Privat höre ich kaum Radio. Daheim herrscht eigentlich so gut wie immer Stille, es sei denn, ich höre mir bewusst etwas an. Und im Auto läuft hr-info. Ich verabscheue Hintergrundrauschen, zum Konzentrieren brauche ich absolute Stille. Doch nun ist plötzlich alles anders. Im Homeoffice geht es mir am besten, wenn ich den ganzen Tag leise Webradio auf dem Handy laufen habe. Und zwar nicht irgendwas, sondern Smooth Radio Scotland. Den Sender haben Anne und ich entdeckt, als wir 2018 einen Roadtrip durch Schottland gemacht haben und gerade im Feierabendverkehr rund um Glasgow steckten. Mein Stresslevel sank sofort, als ich die entspannenden Klänge von softem Kuschelrock der 80er und 90er hörte. Diese Instant-Entspannung empfinde ich auch heute, zwei Jahre später, noch sofort, wenn ich den Sender auf dem Handy aufrufe, und sie hält den ganzen Tag an. Dazwischen die schottischen Moderatoren, dank derer ich mich nicht alleine fühle, und Werbeclips für Dinge, die es bei uns nicht zu kaufen gibt – wundervoll. Ich kann es mir nur so erklären, dass ich mich besser konzentrieren kann, wenn ich das Gefühl habe, nicht allein zu sein. In den vergangenen Jahren hatte ich immer Zweier- oder Dreierbüros, daran bin ich gewöhnt. Für mich persönlich am interessantesten ist, dass ich privat nach wie vor Stille bevorzuge. Die neue Liebe zum Radio beschränkt sich rein auf den Arbeitstag.

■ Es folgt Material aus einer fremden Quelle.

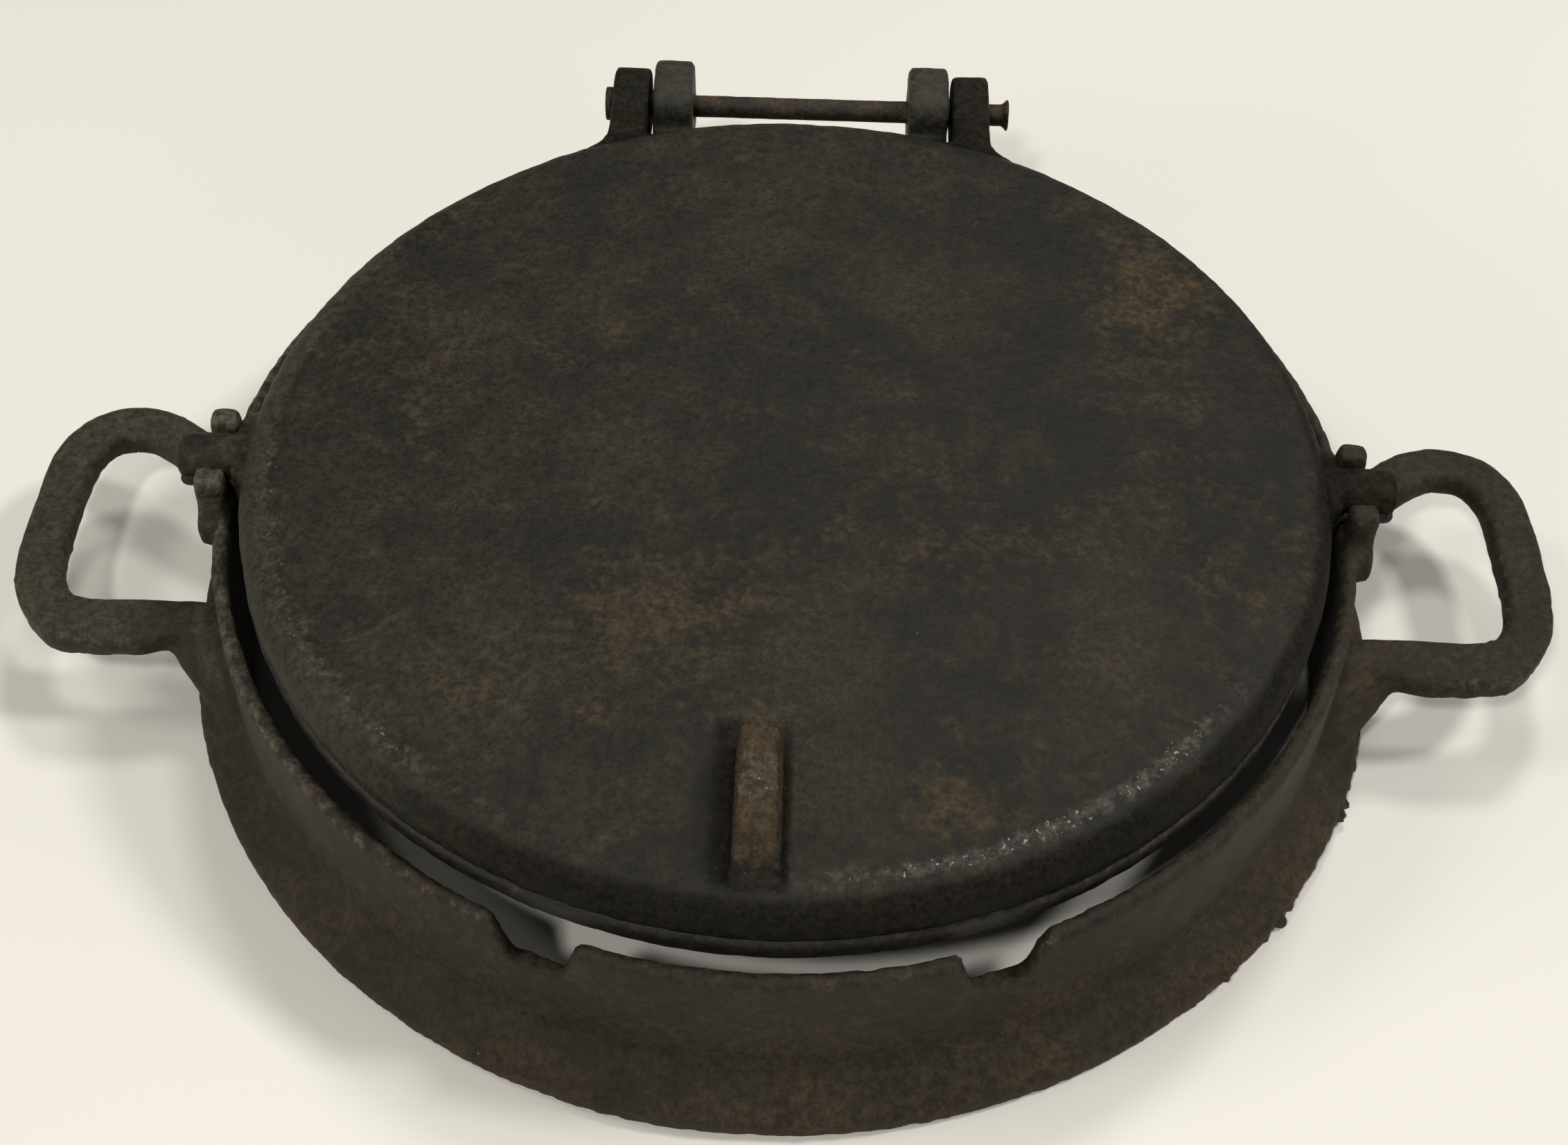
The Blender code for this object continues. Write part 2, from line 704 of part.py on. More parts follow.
def make_lower_paddle(parent):
    """The lower paddle, whose ears are the inner pair."""
    ears = (INNER_EAR_START, INNER_EAR_END, INNER_EYE)
    fillets = (SMALL_FILLET, SMALL_FILLET)
    surface = material("lower_iron", (0.028, 0.028, 0.026), 0.55, 0.6)
    make_paddle("lower_paddle", parent, (0, 0, 0), ears, fillets, -1, surface)


def make_upper_paddle(parent):
    """The upper paddle or lid, whose ears are the outer pair."""
    ears = (OUTER_EAR_START, OUTER_EAR_END, OUTER_EYE)
    fillets = (LARGE_FILLET, SMALL_FILLET)
    surface = material("upper_iron", (0.026, 0.027, 0.025), 0.5, 0.6)
    make_paddle("upper_paddle", parent, (0, -HINGE_OFFSET, 0), ears, fillets, 1, surface)


# Hinge pin


def make_pin(parent):
    """The pin, with a disc head on the left and a flared end on the right."""
    head = -OUTER_EAR_END - CLEARANCE
    tail = OUTER_EAR_END + PIN_TAIL_LENGTH
    outline = [
        (0, tail),
        (PIN_HEAD_RADIUS, tail),
        (PIN_RADIUS, tail - PIN_FLARE_LENGTH),
        (PIN_RADIUS, head),
        (PIN_HEAD_RADIUS, head),
        (PIN_HEAD_RADIUS, head - PIN_HEAD_LENGTH),
        (0, head - PIN_HEAD_LENGTH),
    ]
    shape = turned(outline, PIN_STEPS)
    bmesh.ops.rotate(shape, verts=shape.verts, matrix=Matrix.Rotation(math.pi / 2, 3, "Y"))
    pin = add_object("hinge_pin", shape, parent)
    pin.data.materials.append(material("pin_iron", (0.05, 0.042, 0.036), 0.5, 0.8))


def main():
    """Builds the whole iron."""
    for old in list(bpy.data.objects):
        bpy.data.objects.remove(old)
    iron = empty("iron", (0, RING_CENTRE_Y, 0))
    flip_axis = empty("flip_axis", (0, 0, AXIS_HEIGHT), iron)
    lid_axis = empty("lid_axis", (0, HINGE_OFFSET, 0), flip_axis)
    make_ring(iron)
    make_lower_paddle(flip_axis)
    make_upper_paddle(lid_axis)
    make_pin(lid_axis)


main()
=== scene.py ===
import itertools
import math

import bpy
import numpy as np
from mathutils import Matrix, Vector


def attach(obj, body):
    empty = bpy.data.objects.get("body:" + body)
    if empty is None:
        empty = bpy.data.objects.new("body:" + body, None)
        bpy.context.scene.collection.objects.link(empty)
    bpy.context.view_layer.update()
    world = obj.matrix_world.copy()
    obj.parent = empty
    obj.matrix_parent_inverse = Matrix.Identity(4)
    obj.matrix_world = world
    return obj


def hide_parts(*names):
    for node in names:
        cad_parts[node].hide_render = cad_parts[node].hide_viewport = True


# The look of a round cast-iron stovetop waffle iron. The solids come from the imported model; every casting gets
# a remeshed copy with a real cast surface, and a procedural iron of its own. Lengths are in metres.

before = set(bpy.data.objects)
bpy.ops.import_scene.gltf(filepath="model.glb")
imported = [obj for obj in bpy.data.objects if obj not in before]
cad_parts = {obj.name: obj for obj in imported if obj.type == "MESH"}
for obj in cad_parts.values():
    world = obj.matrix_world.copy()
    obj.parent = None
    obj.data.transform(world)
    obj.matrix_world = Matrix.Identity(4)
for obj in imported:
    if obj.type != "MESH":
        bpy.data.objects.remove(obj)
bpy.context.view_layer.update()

MM = 0.001
RING_CENTRE = np.array([0.0, -0.0034])
AXIS_HEIGHT = 0.039
HINGE_Y = 0.1111
LUG_X = -2.4 * MM
RIM_RADIUS = 102 * MM
FLOOR_GAP = 0.02 * MM
EDGE_STEP = 0.45 * MM

# Rusty patches on the lid: x, y and reach in millimetres, and how rusty the middle is
LID_PATCHES = (
    (27, -82, 18, 0.75),
    (74, 42, 25, 0.62),
    (-51, -62, 13, 0.45),
    (-30, -68, 8, 0.45),
    (-12, -44, 36, 0.34),
    (-70, 20, 24, 0.26),
    (40, 0, 36, 0.22),
    (44, -22, 26, 0.20),
)

# The lamps: name, place, size, power and tint. They all aim at one point just above the floor.
LAMP_AIM = (0, 0, 0.03)
LAMPS = (
    ("front", (-0.197, -0.541, 0.793), 0.09, 2.9, (1, 0.98, 0.94)),
    ("back", (0.15, 0.65, 1.15), 0.25, 4.7, (1, 0.98, 0.94)),
    ("right", (0.76, 0.07, 1.02), 0.20, 6.0, (1, 0.98, 0.95)),
    ("left", (-0.76, 0.10, 1.02), 0.35, 2.2, (1, 0.985, 0.92)),
    ("low_left", (-1.25, -0.55, 0.48), 0.50, 4.0, (1, 0.985, 0.90)),
    ("low_right", (1.25, -0.45, 0.48), 0.45, 1.7, (1, 0.97, 0.95)),
)
AMBIENT = 0.13

# The floor: its half width, where it starts and ends to turn into the backdrop, and the backdrop's colour
FLOOR_HALF = 2.5
FLOOR_FADE = (0.35, 0.9)
PAPER = (0.835, 0.81, 0.75)

# The photo's camera: distance, picture width and focal length in pixels, its three angles, its two shifts and
# the height it looks at
EYE_DISTANCE = 0.4149
PICTURE_WIDTH = 2263
FOCAL_PIXELS = 3070.36
EYE_DROP = 48.97
EYE_TURN = 0.65
EYE_ROLL = 1.35
EYE_ACROSS = 0.00021
EYE_UPWARD = 0.00886
TARGET_HEIGHT = 0.025
SENSOR = 36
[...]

5. Eine stille Mittagspause bekommt mir nicht

Wenn ich den ganzen Vormittag Videomeetings hatte, möchte ich in der Mittagspause einfach nur meine Ruhe. Dachte ich am Anfang. Also ging ich in den Park oder las beim Essen. Hauptsache Stille. Aber das ist es nicht, das macht mich nicht glücklich. Also telefoniere ich jetzt in der Mittagspause mit meiner Mutter oder einer Freundin, lasse mich von den Gesprächen ablenken und lache mit Menschen, die ich mag. Super funktioniert es für mich auch, beim Essen mit anderen armen Seelen videozutelefonieren. Zum Beispiel mit meiner Freundin Anne: Während sie mit ihrem Essen auf dem Balkon ihrer Wohnung sitzt, sitze ich in meinem Lieblingssessel und balanciere meinen Teller auf dem Schoß. Zusammen verbringen wir herrliche 30 Minuten, bevor jede von uns weiterarbeitet. Perfekt.

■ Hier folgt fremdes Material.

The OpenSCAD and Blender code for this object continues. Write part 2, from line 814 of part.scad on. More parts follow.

Habt Ihr vielleicht noch weitere Tipps für mich? Wie kommt Ihr klar im Homeoffice? Freut Ihr Euch drauf, irgendwann wieder ins Büro zu dürfen?

8 Kommentare

  1. Danke für den Tipp mit dem Schotten. Bei mir ist jetzt auch einer eingezogen und weckt Erinnerungen an die Jahre in Aberdeen und die Wochen in Orkney.
    Toi toi toi weiterhin beim Arbeitsstart.

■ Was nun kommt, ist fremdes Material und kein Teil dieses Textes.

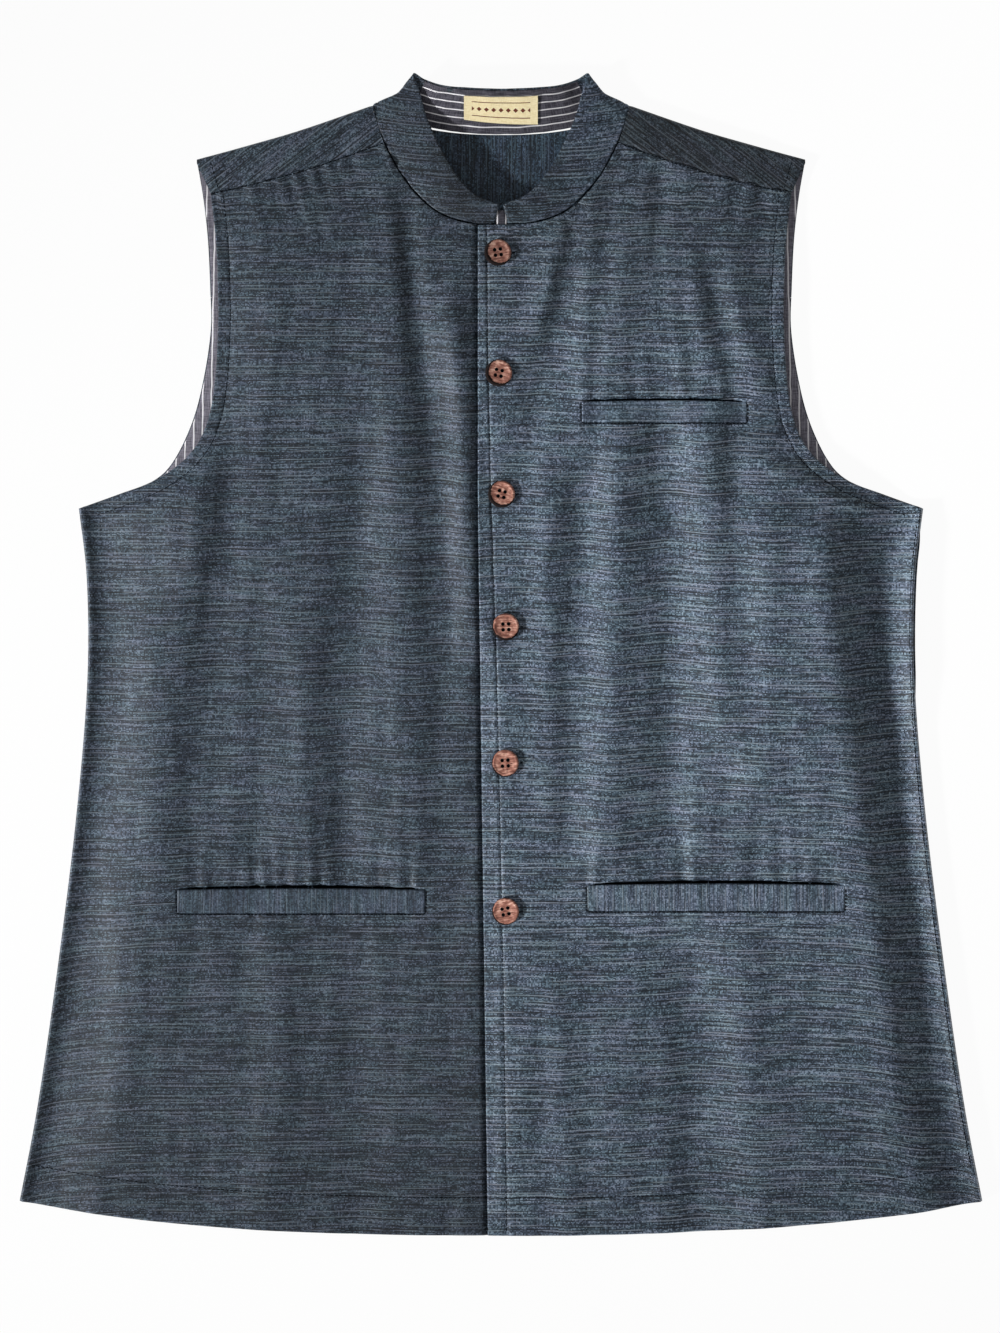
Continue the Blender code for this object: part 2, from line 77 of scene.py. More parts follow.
def distanceTo(line, x, y):
    # distance from each point to a line, and how far along the line that is
    best = np.full(x.shape, 1e9)
    along = np.zeros(x.shape)
    run = 0.0
    for a, b in zip(line[:-1], line[1:]):
        step = b - a
        length = float(np.hypot(*step))
        t = np.clip(((x - a[0]) * step[0] + (y - a[1]) * step[1]) / length ** 2, 0, 1)
        d = np.hypot(x - a[0] - t * step[0], y - a[1] - t * step[1])
        nearer = d < best
        best[nearer] = d[nearer]
        along[nearer] = run + t[nearer] * length
        run += length
    return best, along


def leftOf(line):
    # the direction to the left of a line, at each of its points
    ahead = np.gradient(line, axis=0)
    ahead /= np.linalg.norm(ahead, axis=1)[:, None]
    return np.stack([-ahead[:, 1], ahead[:, 0]], axis=1)


def ripple(along, size, seed):
    # uneven waves along a line, about 1 high
    rng = np.random.default_rng(seed)
    total = np.zeros(np.shape(along))
    for k in range(5):
        wave = size * rng.uniform(0.65, 1.7)
        total = total + np.sin(2 * math.pi * np.asarray(along) / wave + rng.uniform(0, 6.28))
    return total / 2.2


def undulation(x, y, sizeX, sizeY, seed):
    # gentle uneven waves over a surface, about 1 high
    rng = np.random.default_rng(seed)
    total = np.zeros(x.shape)
    for k in range(9):
        kx = 2 * math.pi / sizeX * rng.uniform(0.5, 1.6)
        ky = 2 * math.pi / sizeY * rng.uniform(-1.0, 1.0)
        total = total + np.sin(kx * x + ky * y + rng.uniform(0, 6.28))
    return total / 3.0


# the jacket's cut: points of each outline on the half with x above 0

cut = {
    "hemY": -383.0, "hemRise": 22.0, "hemCurve": 2.6, "hemHalf": 317.5,
    "yokeSeamY": 235.0, "neckHalf": 85.0, "backNeckY": 342.0, "seamSag": 3.0,
    "underEdge": 14.0, "overEdgeTop": 15.2, "overEdgeHem": 8.7, "edgeBendY": 100.0,
    "sideSeam": [(317.5, -361), (306, -300), (293.7, -216), (280.5, -110), (273, -20),
                 (273.2, 48), (278.5, 95.5)],
    "armholeLow": [(278.5, 95.5), (250, 105), (224, 116), (204, 132), (193, 153), (188, 183),
                   (186, 222)],
    "armholeHigh": [(186, 222), (187, 258), (189, 283), (191.5, 303.5)],
    "backArmhole": [(278.5, 95.5), (252, 105), (229, 114), (215.9, 127), (203.5, 153),
                    (196, 182), (191.4, 214), (191.8, 240), (193.4, 272), (196.5, 299),
                    (200.3, 321)],
    "neckline": [(0, 281.5), (20, 282.3), (33, 285.5), (43, 290.3), (53.5, 299), (63.5, 311),
                 (72, 325), (77.5, 336.5)],
    "shoulderFold": [(85, 361), (132, 344.8), (165, 335.2), (200.5, 325.6)],
}
cloth = {"front": 1.3, "back": 1.2, "collar": 1.2, "facing": 0.6, "label": 0.4, "welt": 0.9,
         "gap": 0.3}
loft = {
    "height": 12.0, "sideFlat": 4.0, "sideSlope": 58.0,
    "shoulderShare": 0.42, "shoulderReach": 110.0,
    "armholeShare": 0.5, "armholeReach": 42.0,
    "hemShare": 0.68, "hemReach": 120.0,
    "overlapLift": 2.1, "overlapReach": (18.0, 48.0),
}

sideLine = spline(cut["sideSeam"], 40)
armholeLine = np.vstack([spline(cut["armholeLow"], 36), spline(cut["armholeHigh"], 16)[1:]])
foldLine = spline(cut["shoulderFold"], 16)
backArmholeLine = spline(cut["backArmhole"], 80)


def hemY(x):
    return cut["hemY"] + cut["hemRise"] * (np.abs(x) / cut["hemHalf"]) ** cut["hemCurve"]


def overEdgeX(y):
    lean = np.clip((cut["edgeBendY"] - y) / (cut["edgeBendY"] - cut["hemY"]), 0, 1)
    return -(cut["overEdgeTop"] + (cut["overEdgeHem"] - cut["overEdgeTop"]) * lean)


def edgeStitchAt(y):
    # the front edge's stitching runs closer to the edge towards the neck
    return np.interp(y, [-320, -210, -12, 205, 280], [12.4, 12.3, 10.8, 6.4, 5.8])


def shoulderFoldY(x):
    return np.interp(np.abs(x), foldLine[:, 0], foldLine[:, 1])


# soft folds: top x, top y, low x, low y, half width, height
# a least-squares fit gave the places and widths of all but three rows, and the heights
# were changed a little afterwards
softFolds = [
    # from the neck seam and the right shoulder
    (-84, 280, -64, 110, 11, 1.0), (-74, 330, -65, 195, 7, 1.5), (-66, 318, -48, 140, 9, -2.2),
    (-42, 196, -28, -54, 12, -2.4), (-33, 238, -12, -4, 10, 3.2),
    # fanned below the left of the neck seam
    (42, 250, 19, 134, 12, -2.5), (44, 296, 24, 211, 8, 2.8), (60, 320, 51, 126, 8, 2.2),
    (86, 295, 69, 170, 13, 2.6), (94, 320, 106, 193, 7, 1.6), (101, 337, 105, 192, 9, -1.8),
    (106, 295, 118, 176, 7, 1.4), (117, 291, 139, 184, 7, 1.2), (143, 253, 160, 145, 10, -3.0),
    (145, 299, 156, 178, 8, 1.2), (150, 246, 177, 160, 9, 1.4),
    # right side and waist
    (-233, 24, -255, -200, 15, 2.6), (-196, 56, -210, -136, 18, -4.0),
    (-195, 165, -216, -142, 15, 3.0), (-176, 164, -186, -106, 11, -1.2),
    (-162, 55, -160, -147, 13, -2.0), (-130, 29, -129, -158, 13, 1.3),
    (-92, 158, -102, -147, 16, -2.4), (-68, 134, -63, -154, 17, 2.0),
    (-30, 139, -27, -51, 10, 2.0),
    # left front, from the chest to the pocket
    (28, 151, 34, -129, 9, 1.8), (40, 159, 46, -112, 12, 1.8), (54, 127, 41, -124, 14, -2.2),
    (78, 163, 71, -146, 15, 4.2), (108, 166, 112, -146, 12, -2.4), (134, 160, 146, -60, 14, 3.6),
    (152, 161, 165, -48, 11, -1.4), (166, 100, 171, -93, 18, 4.5),
    (183, 103, 198, -76, 21, 4.0), (198, 57, 211, -146, 15, 1.6),
    (207, 95, 286, -383, 17, 6.2),
    # below the pockets
    (-143, -167, -158, -383, 15, 1.2), (-94, -186, -96, -383, 17, -1.5),
    (34, -200, 46, -383, 10, 1.7), (98, -174, 101, -383, 11, -1.0),
    (121, -174, 131, -383, 18, -4.5), (142, -214, 153, -383, 14, -1.8),
    (182, -172, 201, -383, 15, -1.5), (205, -206, 235, -383, 19, -1.0),
]
foldFade = 45.0
foldPress = 1.22  # how much of each height the cloth holds after pressing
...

    1. Es hat sicher auch gute Seiten. Zum Beispiel, dass ich, wenn alles wieder normal läuft, thematisch nicht mehr neu sein werde, sondern gleich richtiger Teil des Teams. Und die Katzen freuen sich, dass ich daheim bin. Und ich spare Benzinkosten und Fahrtzeit. Ich kann dem Paketboten die Tür öffnen. Etc. Es ist hier wie immer: Man muss sich bewusst auf die guten Seiten konzentrieren, dann treten die schlechten in den Hintergrund.

      1. Ja, das Homeoffice ist doch etwas Gutes. Das ist also eine der guten Seiten. Katzen, Postbote… Ja, das alles wäre ohne diese Krise nicht möglich.

  2. Oh, wie spannend, ein neuer Job! Alles Gute dafür!
    Ich habe damals sehr dafür gekämpft, als Freie in der Redaktion arbeiten zu dürfen und nicht ins Home-Office zu müssen. Gerade mit Kindern. Aber es geht schon, wenn man muss. Bedarf halt Disziplin und guter Strukturierung. Mittlerweile komme ich sehr gut damit klar. Ich mache mir jeden Morgen einen Plan, welche Termine es gibt, was mein Mindest-Tagessoll ist. Da trage ich auch ein, wenn zwischendurch Wäsche aufgehängt werden muss z.B.
    Meiner Erfahrung nach braucht man vor allem ein bisschen Übung fürs Home-Office. Du schaffst das! ;)

    Liebe Grüße,
    Lena

    1. Oh wow – so dicht ist dein Homeoffice-Tag? Ich hatte ja keine Ahnung. 😳 Ich hoffe, dass es sich bei mir etwas einspielt und mein Zeitmanagement besser wird dadurch. Danke für die Glückwünsche.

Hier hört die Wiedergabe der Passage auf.